The Park and Ocean Railroad was a railroad in San Francisco, California. It ran along Lincoln Way on the south edge of Golden Gate Park and then turned north into the western end of the Park along La Playa Street. The company was a mechanism of the Market Street Railway, initially being a steam-powered extension of that company's Haight Street cable line, operated virtually with the same management.
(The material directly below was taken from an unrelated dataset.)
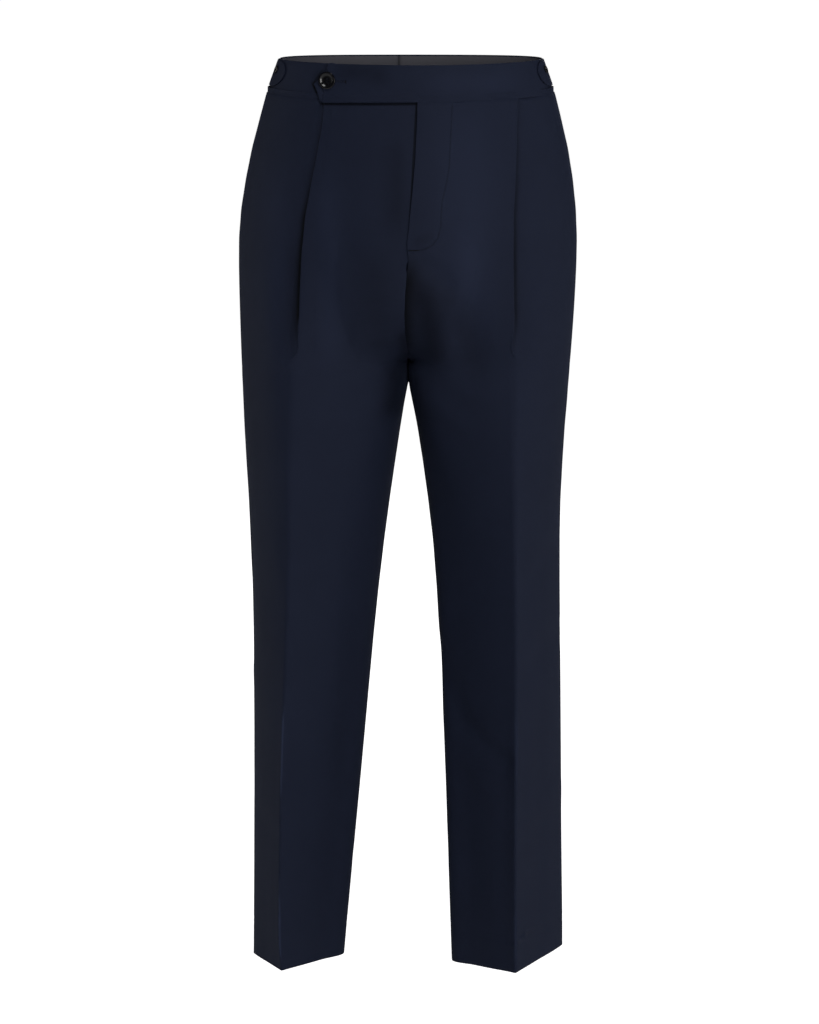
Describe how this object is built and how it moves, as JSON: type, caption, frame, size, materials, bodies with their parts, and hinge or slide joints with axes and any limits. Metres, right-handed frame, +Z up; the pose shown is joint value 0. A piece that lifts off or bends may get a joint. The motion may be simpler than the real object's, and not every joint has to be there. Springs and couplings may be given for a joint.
{
  "type": "pleated dress trousers",
  "caption": "Pleated dress trousers filled out as worn, with pressed creases, reverse pleats, a pointed waistband extension, side adjuster tabs and glossy buttons.",
  "frame": {"origin": "middle of the waist ring, half way up the waistband, where the wearer's waist holds the trousers", "axes": "+Z up the body, -Y out of the front, +X towards the wearer's left"},
  "size_m": [0.3962, 0.261, 1.0819],
  "materials": {
    "wool": "fine smooth navy wool with a soft sheen",
    "facing": "dark warm grey cotton, matt",
    "button": "polished black"
  },
  "bodies": {
    "root": {"front_right": "wool", "front_left": "wool", "back_right": "wool", "back_left": "wool", "waistband_right": "wool", "waistband_left": "wool", "facing_right": "facing", "facing_left": "facing", "side_tab_right": "wool", "side_tab_left": "wool", "button_front": "button", "button_side_right": "button", "button_side_left": "button"}
  },
  "joints": []
}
Grading of the line commenced on October 5, 1883. The railway was double tracked and laid to standard gauge. It ran from Haight and Stanyan Streets westward, then diagonally southwest to run along the southern edge of Golden Gate Park. Under the driveway of the park, the railroad required a short tunnel which was built in three weeks. The line also featured a new depot built inside the boundaries of the park. Revenue service began on December 1, 1883, fewer than two months after construction began. Papers reported that the road carried thousands of people to the beach on the first Sunday service.

The line was formally merged in to the Market Street Railway in October 1894. It was electrified in 1899, becoming part of the 7 Haight streetcar line.

==Rolling stock==
Initially the line utilized four locomotives built by Baldwin Locomotive Works in November 1880 for the Central Pacific Railroad but lettered Market Street, Park & Cliff Railroad. These four (tank locomotives) (C/N 5357, 5357, 5375 & 5377) were joined by four Baldwins (C/N 7201, 7203, 7238 & 7243) built in March 1884. When the line was electrified, Locomotive #1 went to the Mendocino Lumber Company, three of the s went to Canadian Collieries, and the remaining four became Southern Pacific Transportation Company numbers 20, 21, 22 and 80. Number 20 was preserved at Travel Town Museum in 1954.